Exclusive: PFI contractors pay out-of-court settlement in Chalcots crisis case

Residents were forced out of their homes due to post-Grenfell fire safety fears five years ago

Thursday, 23rd June — By Harry Taylor

chalcots cladding removal 2017 Camden new journal Image 2020-05-22 at 09.41.11 (26)

Cladding being removed from the Chalcots

THE four companies that refurbished and maintained the Chalcots estate under a private finance initiative (PFI) deal before it was evacuated over fire fears have reached an out-of-court settlement after being challenged by the council.

In unprecedented circumstances, all residents of the towers in Adelaide Road were asked to leave their homes without any notice in June 2017 following a post-Grenfell safety review.

The New Journal can now reveal that the firms that made up Partners for Improvement in Camden (PFIC); Rydon Construction Ltd, Rydon Maintenance Ltd, Faithful+Gould and United Living South Limited, have paid around £19million to settle a case that Camden Council had prepared for the High Court.

Fire defects including exposed gas piping and cladding similar to that at Grenfell had been found in the building and it was deemed unsafe.

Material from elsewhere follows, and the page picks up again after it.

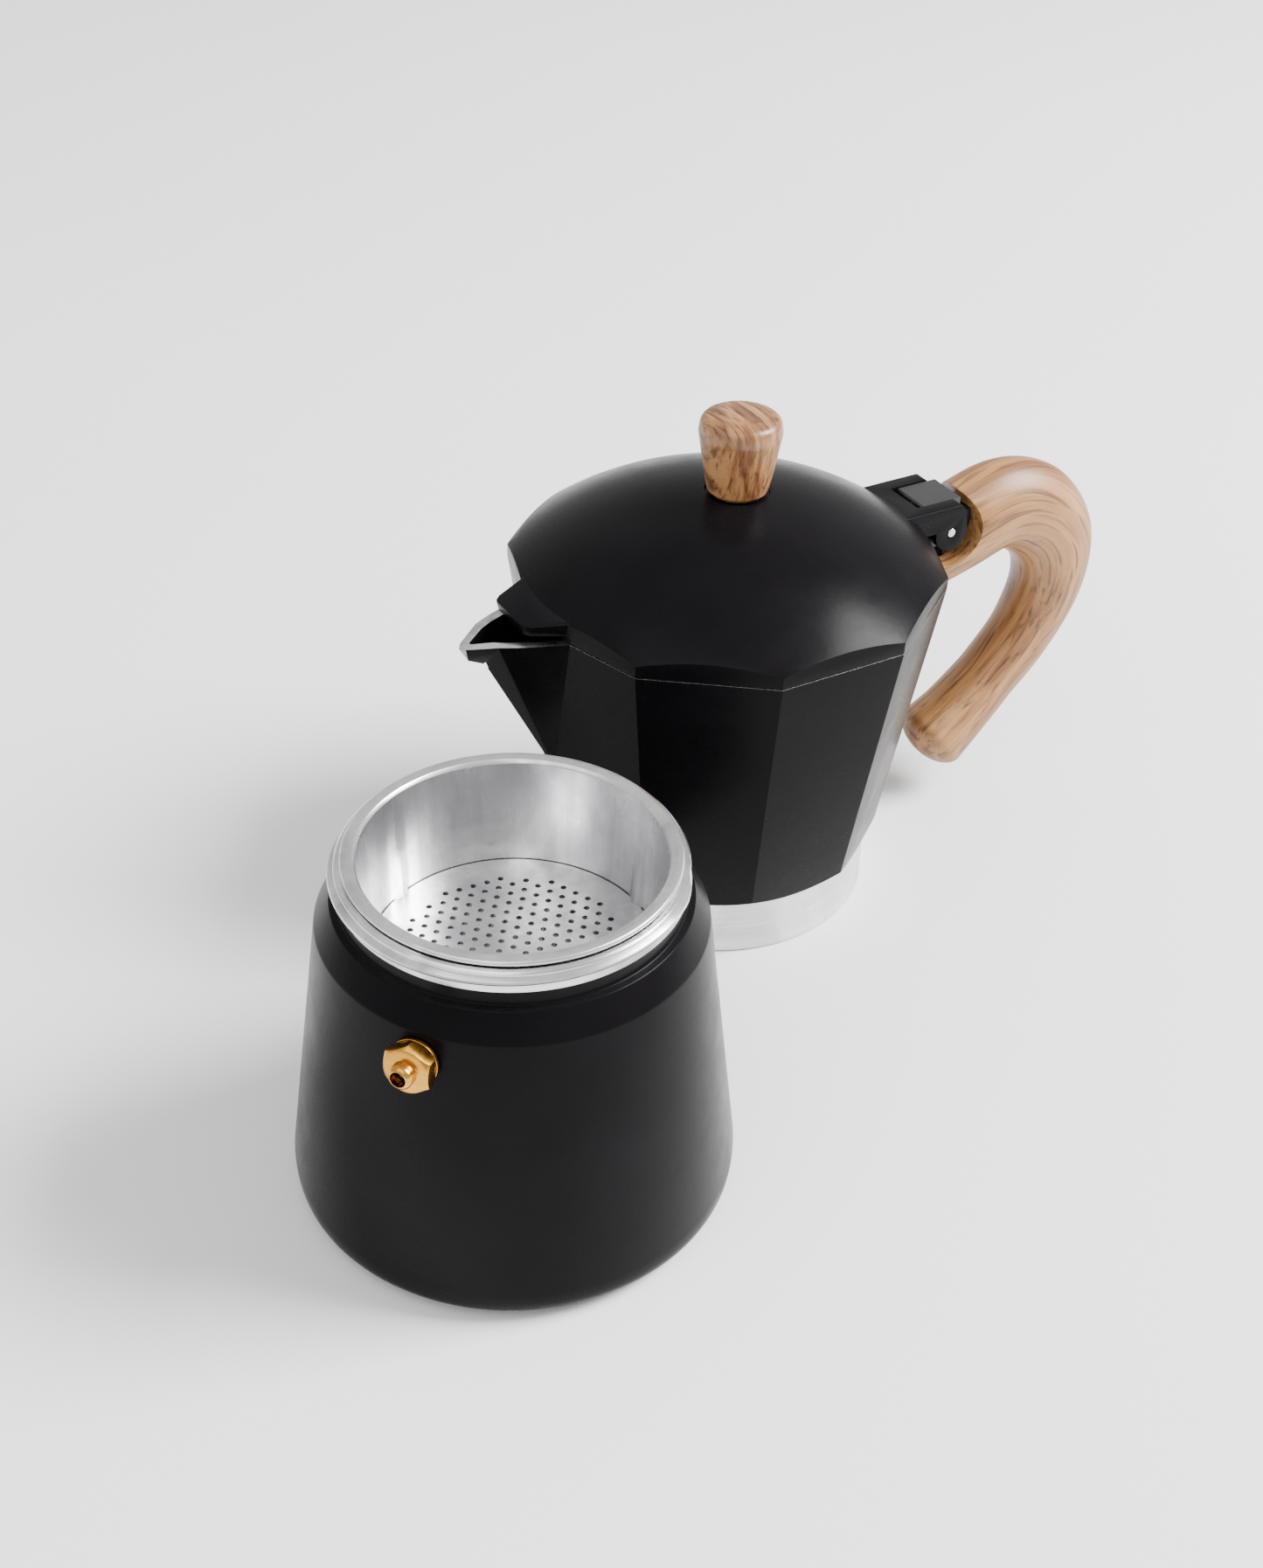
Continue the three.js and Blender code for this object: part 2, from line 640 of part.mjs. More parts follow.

Some of the 4,000 tenants were forced to leave, some sleeping on airbeds on the floor of the Swiss Cottage Leisure Centre.

The New Journal at that time launched its Chalcots Inquiry campaign demand­ing answers for those forced from their flats. PFIC has since been liquidated. It had held a £150million contract for the estate which the council pulled the plug on in 2018 – three years early. Camden was seeking £130million to cover the costs of the evacuation and in its initial claim they said that “multiple fire safety failings” had breached building regulations.

Council leader Georgia Gould

In a statement the Town Hall said that the court case was settled “without any admission of liability on the side of any of the parties”.

A spokesperson added that if the council had pursued the case further “there was a risk that the parties would not have had sufficient funds to satisfy any judgment.”

Camden has launched the second stage of an independent review into the circumstances that led up to the evacuation with many questions still not answered five years later. It will examine the refurbishment of the Chalcots between 2006 and 2009, and its subsequent management. The first stage of the investigation looked at the evacuation in 2017 and fire safety works carried out shortly afterwards.

Hasan Shah, head of Burnham Residents Association, welcomed the settlement, but said that the council needed to make sure it learns from any review. “It’s good that they have got some money but it has taken such a long time, and Camden has to make sure it doesn’t waste any money,” he said. “The thing with the review is that there’s no point looking back to the past if you are repeating mistakes again about safety and design. It is good that the PFI contract is being looked at, that they can look at where it went wrong, and what should have happened differently.”

Camden Council’s leader Georgia Gould said: “It has been five years since we had to evacuate people from their homes in the Chalcots. I know how immensely difficult that was for residents. Their resilience then and now, and their patience and participation in the process ever since, has been remarkable.”

She added: “The money we have secured for the Chalcots … has meant that we have been able to appoint the most suitable contractors for the major works with no ounce of compromise on safety.

“We have worked with residents to design and fully fire-test an industry-leading, A1-rated cladding system and we have been able to prioritise quality and minimising disruption over cost. It has also helped us to balance the deficit in our housing fund, which is the vital money we use each day to carry out repairs and to maintain decent, safe, and warm homes for residents across Camden.

“We care deeply about what residents at the Chalcots have been through, that is why we have done everything we can to work in the open and to keep our promises.”

Rydon, United Living and Faithful + Gould were approached for comment.